# THE EXERCISE:
Within the data that follows, set down exactly the lines from the one containing "Write part 3" through the one containing "return max(met, key=lambda", both ends included.

########

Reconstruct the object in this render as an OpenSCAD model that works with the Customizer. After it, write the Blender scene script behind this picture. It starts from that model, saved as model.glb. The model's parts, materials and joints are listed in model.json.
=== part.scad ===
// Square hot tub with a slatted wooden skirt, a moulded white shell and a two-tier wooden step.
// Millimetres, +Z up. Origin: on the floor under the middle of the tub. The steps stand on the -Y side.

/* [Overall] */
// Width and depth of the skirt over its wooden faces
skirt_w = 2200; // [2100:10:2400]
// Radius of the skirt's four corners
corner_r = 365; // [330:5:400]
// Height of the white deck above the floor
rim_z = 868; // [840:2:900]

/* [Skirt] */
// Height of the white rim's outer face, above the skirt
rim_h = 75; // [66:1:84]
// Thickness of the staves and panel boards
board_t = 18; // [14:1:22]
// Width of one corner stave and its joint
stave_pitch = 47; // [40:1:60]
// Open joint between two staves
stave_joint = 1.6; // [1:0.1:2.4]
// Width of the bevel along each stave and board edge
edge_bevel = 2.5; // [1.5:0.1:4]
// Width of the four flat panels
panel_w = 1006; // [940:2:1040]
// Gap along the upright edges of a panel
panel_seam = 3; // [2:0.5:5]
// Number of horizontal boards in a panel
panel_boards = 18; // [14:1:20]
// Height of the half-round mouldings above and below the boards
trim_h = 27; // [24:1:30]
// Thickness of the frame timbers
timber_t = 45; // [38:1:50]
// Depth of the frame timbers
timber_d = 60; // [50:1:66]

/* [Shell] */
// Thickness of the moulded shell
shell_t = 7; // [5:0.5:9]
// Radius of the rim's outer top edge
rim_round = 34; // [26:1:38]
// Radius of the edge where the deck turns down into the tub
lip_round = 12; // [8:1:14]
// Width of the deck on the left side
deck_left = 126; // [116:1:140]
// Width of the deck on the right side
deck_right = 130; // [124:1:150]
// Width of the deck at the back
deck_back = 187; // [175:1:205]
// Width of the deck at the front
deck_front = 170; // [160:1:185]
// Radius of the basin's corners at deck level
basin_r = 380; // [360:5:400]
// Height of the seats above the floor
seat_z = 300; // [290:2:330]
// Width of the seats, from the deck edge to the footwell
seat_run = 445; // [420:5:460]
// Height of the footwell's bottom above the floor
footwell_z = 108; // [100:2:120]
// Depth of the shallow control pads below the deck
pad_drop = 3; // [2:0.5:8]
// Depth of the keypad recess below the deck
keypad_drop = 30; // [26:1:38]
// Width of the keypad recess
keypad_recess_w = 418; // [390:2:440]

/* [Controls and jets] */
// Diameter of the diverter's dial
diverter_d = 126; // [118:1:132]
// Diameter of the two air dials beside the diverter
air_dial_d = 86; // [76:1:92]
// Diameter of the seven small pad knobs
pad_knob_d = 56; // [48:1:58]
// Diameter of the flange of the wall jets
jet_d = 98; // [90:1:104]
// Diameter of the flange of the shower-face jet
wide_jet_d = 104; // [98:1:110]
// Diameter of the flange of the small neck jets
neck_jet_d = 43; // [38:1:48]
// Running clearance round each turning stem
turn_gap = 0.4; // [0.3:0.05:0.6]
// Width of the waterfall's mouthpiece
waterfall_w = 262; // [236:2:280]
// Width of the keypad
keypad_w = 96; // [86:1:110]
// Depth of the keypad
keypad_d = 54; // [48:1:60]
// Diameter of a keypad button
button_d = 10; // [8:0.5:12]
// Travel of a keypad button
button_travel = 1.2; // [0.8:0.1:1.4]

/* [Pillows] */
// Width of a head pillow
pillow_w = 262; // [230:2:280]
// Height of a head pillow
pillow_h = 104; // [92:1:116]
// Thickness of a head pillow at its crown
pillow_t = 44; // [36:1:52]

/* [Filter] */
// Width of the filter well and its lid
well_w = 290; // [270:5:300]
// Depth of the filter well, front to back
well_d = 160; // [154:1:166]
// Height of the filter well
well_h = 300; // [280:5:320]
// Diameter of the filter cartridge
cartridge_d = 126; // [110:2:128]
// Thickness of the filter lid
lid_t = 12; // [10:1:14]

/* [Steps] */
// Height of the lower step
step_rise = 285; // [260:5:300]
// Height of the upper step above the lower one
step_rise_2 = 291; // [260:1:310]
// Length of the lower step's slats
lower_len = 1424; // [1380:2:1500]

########

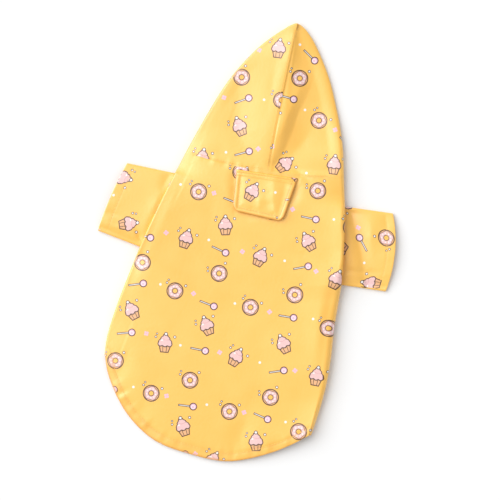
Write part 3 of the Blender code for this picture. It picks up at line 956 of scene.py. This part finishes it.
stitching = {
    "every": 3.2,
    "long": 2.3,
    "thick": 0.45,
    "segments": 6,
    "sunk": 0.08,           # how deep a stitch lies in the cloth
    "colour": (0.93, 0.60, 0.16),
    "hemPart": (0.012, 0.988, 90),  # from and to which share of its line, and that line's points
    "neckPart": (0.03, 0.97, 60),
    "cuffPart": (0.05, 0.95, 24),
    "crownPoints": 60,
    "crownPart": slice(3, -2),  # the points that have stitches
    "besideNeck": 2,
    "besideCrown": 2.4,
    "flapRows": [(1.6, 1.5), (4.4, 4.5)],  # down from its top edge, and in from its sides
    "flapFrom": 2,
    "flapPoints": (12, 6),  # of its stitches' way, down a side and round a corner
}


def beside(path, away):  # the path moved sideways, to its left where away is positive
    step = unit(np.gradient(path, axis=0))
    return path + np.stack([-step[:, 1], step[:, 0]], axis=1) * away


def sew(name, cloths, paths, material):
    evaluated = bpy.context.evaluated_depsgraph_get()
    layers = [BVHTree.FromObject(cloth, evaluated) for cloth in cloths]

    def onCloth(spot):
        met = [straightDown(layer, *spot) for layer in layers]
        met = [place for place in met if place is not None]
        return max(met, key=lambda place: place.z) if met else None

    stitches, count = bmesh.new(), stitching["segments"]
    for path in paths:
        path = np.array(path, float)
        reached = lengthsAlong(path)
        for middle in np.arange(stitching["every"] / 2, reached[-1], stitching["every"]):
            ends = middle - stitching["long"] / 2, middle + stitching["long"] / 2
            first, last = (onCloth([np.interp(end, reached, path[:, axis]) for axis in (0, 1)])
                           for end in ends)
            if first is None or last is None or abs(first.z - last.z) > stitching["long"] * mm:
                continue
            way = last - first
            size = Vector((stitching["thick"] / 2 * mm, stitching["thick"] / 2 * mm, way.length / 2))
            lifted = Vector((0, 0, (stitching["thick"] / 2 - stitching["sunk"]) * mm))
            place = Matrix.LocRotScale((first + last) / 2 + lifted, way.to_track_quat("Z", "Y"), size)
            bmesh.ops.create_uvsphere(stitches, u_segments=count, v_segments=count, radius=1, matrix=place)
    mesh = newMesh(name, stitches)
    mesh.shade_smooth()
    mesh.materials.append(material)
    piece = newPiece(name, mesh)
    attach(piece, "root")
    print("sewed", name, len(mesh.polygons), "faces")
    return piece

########

# FULL RESPONSE:
Write part 3 of the Blender code for this picture. It picks up at line 956 of scene.py. This part finishes it.
stitching = {
    "every": 3.2,
    "long": 2.3,
    "thick": 0.45,
    "segments": 6,
    "sunk": 0.08,           # how deep a stitch lies in the cloth
    "colour": (0.93, 0.60, 0.16),
    "hemPart": (0.012, 0.988, 90),  # from and to which share of its line, and that line's points
    "neckPart": (0.03, 0.97, 60),
    "cuffPart": (0.05, 0.95, 24),
    "crownPoints": 60,
    "crownPart": slice(3, -2),  # the points that have stitches
    "besideNeck": 2,
    "besideCrown": 2.4,
    "flapRows": [(1.6, 1.5), (4.4, 4.5)],  # down from its top edge, and in from its sides
    "flapFrom": 2,
    "flapPoints": (12, 6),  # of its stitches' way, down a side and round a corner
}


def beside(path, away):  # the path moved sideways, to its left where away is positive
    step = unit(np.gradient(path, axis=0))
    return path + np.stack([-step[:, 1], step[:, 0]], axis=1) * away


def sew(name, cloths, paths, material):
    evaluated = bpy.context.evaluated_depsgraph_get()
    layers = [BVHTree.FromObject(cloth, evaluated) for cloth in cloths]

    def onCloth(spot):
        met = [straightDown(layer, *spot) for layer in layers]
        met = [place for place in met if place is not None]
        return max(met, key=lambda place: place.z) if met else None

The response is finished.